Energy rental and delegation are native TRON features. They do not require you to give up control of your wallet. However, scammers often take advantage of users searching for energy solutions.
To stay safe:
Never share your private key or seed phrase
Avoid unknown websites asking for “wallet import”
Be cautious when signing smart contract approvals
Use trusted wallets such as TronLink
If a platform asks for your seed phrase, it is not an energy platform. It is a scam.
Many energy problems happen because users misunderstand how TRON works. Here are the most common mistakes:
TRON is cheap only if you manage resources correctly.
If you hold only USDT and no TRX, your transactions may fail.

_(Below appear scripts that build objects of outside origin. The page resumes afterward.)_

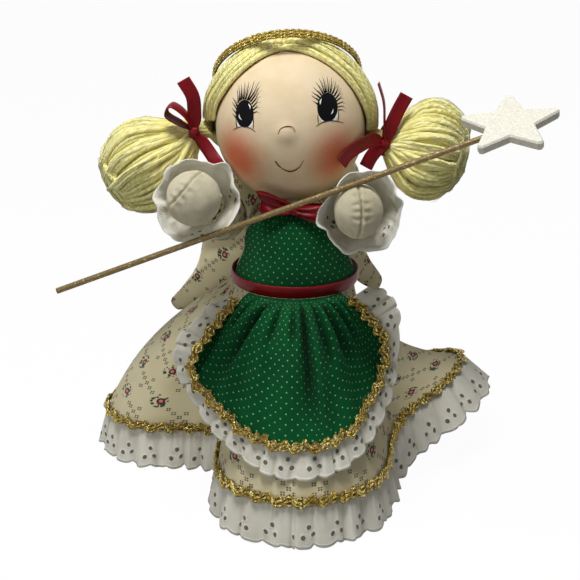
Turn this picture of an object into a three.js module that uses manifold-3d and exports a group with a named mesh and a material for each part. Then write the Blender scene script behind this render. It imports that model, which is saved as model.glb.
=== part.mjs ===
// Angel doll tree topper, in millimetres. +Z is up and the doll faces -Y.
// The origin is on the axis of the inner cone, in the plane of its base rim.
// A cardboard cone carries a stuffed torso. The dress, apron and ribbons are sewn round them.
// The head turns on a wooden neck dowel, and both arms swing on one wire through the shoulders.
import * as THREE from 'three';
import { mergeVertices } from 'three/addons/utils/BufferGeometryUtils.js';
import Module from 'manifold-3d';

const wasm = await Module();
wasm.setup();

// Clearances
const seatGap = 0.3;
const runningGap = 0.4;
const layerGap = 0.65;
const cutOverrun = 2;
const weldDistance = 0.0001;

// Cloth
const clothThickness = 1;
const skirtThickness = 1.2;
const frillThickness = 1;
const braidThickness = 1.4;
const ribbonThickness = 0.9;

// Tree cone
const coneBaseRadius = 45;
const coneTopRadius = 22;
const coneHeight = 123;
const coneWall = 1.6;

// Torso
const waistRadius = 32.5;
const chestRadius = 36;
const shoulderRadius = 33;
const neckRadius = 15;
const torsoHeight = 58;
const shoulderBelowTop = 18.3;
const plugDepth = 13;
const chestWidthShare = 0.76;

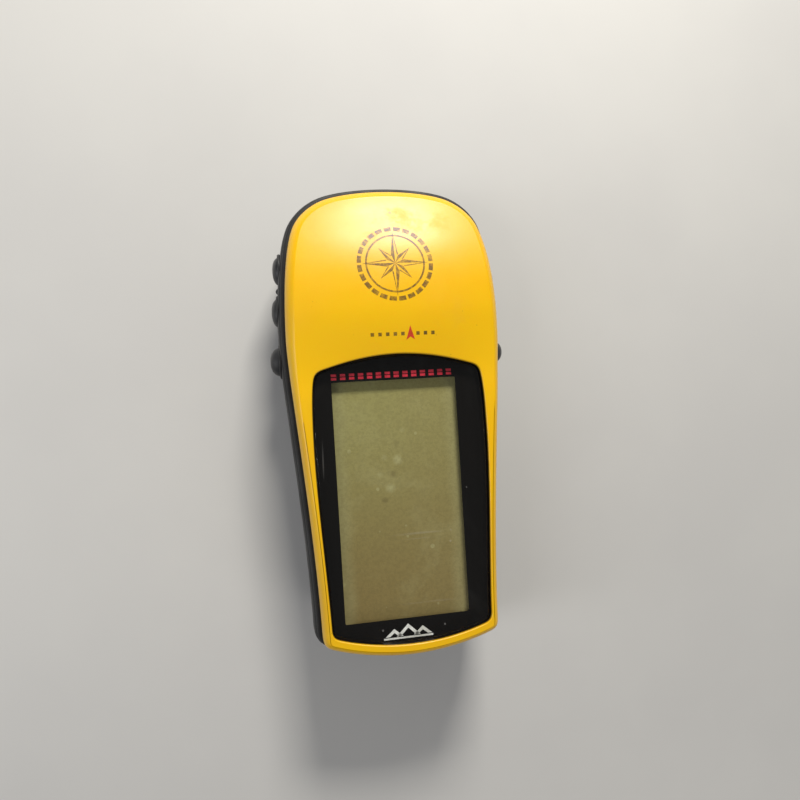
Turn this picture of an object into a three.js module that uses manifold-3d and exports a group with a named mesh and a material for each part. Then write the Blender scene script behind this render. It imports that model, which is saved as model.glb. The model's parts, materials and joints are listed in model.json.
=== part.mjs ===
// A handheld satellite navigator: a moulded front shell with a long display window, a rear housing
// with a two-cell battery bay, a rubber grip band with five side keys, and the parts between them.
// Millimetres. X runs to the right of the display, Y to the top end, Z out of the display.
// The unit lies on its back, and the origin is on that surface under the middle of the unit.
import * as THREE from "three";
import { mergeVertices } from "three/addons/utils/BufferGeometryUtils.js";
import Module from "manifold-3d";

const wasm = await Module();
wasm.setup();

// ---- Driving dimensions ----------------------------------------------------------------------
const SHELL_TOP_Y = 54.4; // half the length of the front shell
const SHELL_HALF_WIDTH = 25.0; // at the widest place, beside the antenna
const RUN = 0.3; // gap between parts that must stay clear of each other

// Heights of the layers, from the back to the front.
const DOOR_EDGE_Z = 2.2; // thickness of the battery door's edge
const DOOR_PLUG_Z = 3.15; // top of the raised middle of the door
const DOOR_LEDGE_Z = 2.8; // where the door's seal meets the rear housing
const LEDGE_TOP_Z = 4.2;
const BACK_EDGE_Z = 7.4; // where the rounding of the back begins
const BAND_BOTTOM_Z = 8.5;
const KEY_Z = 14.5; // centre line of the side keys
const PARTING_Z = 17.0; // top edge of the rear housing
const SKIRT_Z = 17.4; // bottom edge of the front shell
const BAY_CEILING_Z = 18.3;
const BAY_TOP_Z = 19.3;
const BOARD_Z = 19.6;
const BOARD_THICK = 1.0;
const BAND_TOP_Z = 20.9;
const SEAM_Z = 21.2; // visible lower edge of the front shell
const LCD_TOP_Z = 23.7;
const LEDGE_BOTTOM_Z = 23.9; // underside of the ledge that carries the window
const LEDGE_Z = 25.1;
const MASK_Z = 25.15;
const LENS_Z = 25.5;
const LENS_TOP_Z = 27.0;
const RIM_Z = 27.9; // crest of the rim round the window

// Offsets of walls from the outline: negative is inward.
const REBATE = -1.3; // both shells step in here to make room for the band
const SKIRT_INNER = -2.9;
const HOUSING_INNER = -3.1;
const BAND_INNER = -1.0;
const BAND_BULGE = 1.9;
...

High-frequency transfers require energy management.
Bandwidth does not solve TRC20 transaction needs. Energy does.
DeFi interactions often consume more energy than basic transfers.
In 2026, TRON continues to grow as a stablecoin settlement layer. That means more users, more TRC20 transactions, and more energy demand.
As demand rises, energy becomes more valuable. Users who do not manage energy properly are more likely to experience shortages.
At the same time, energy rental markets and energy pools are also becoming more mature, providing better tools to solve the problem quickly.
So while insufficient energy is more common, solutions are also more accessible than ever.
Getting an “Insufficient Tron Energy” message can be frustrating, especially when you urgently need to transfer USDT. But the reality is that this issue is not a TRON failure. It is a resource management issue.
Once you understand how TRON energy works, the solution becomes straightforward:
Freeze TRX for long-term energy generation
Rent energy for immediate transaction needs
Use energy pools for scalable operations
Keep TRX in your wallet as an emergency backup
Optimize your transaction behavior to reduce waste
In 2026, TRON remains one of the most efficient networks for stablecoin transfers, but energy management is the key to keeping costs low.
If you frequently encounter insufficient Tron energy, it is a clear sign that you need an energy strategy. Once you adopt one, your transactions will become cheaper, smoother, and far more predictable.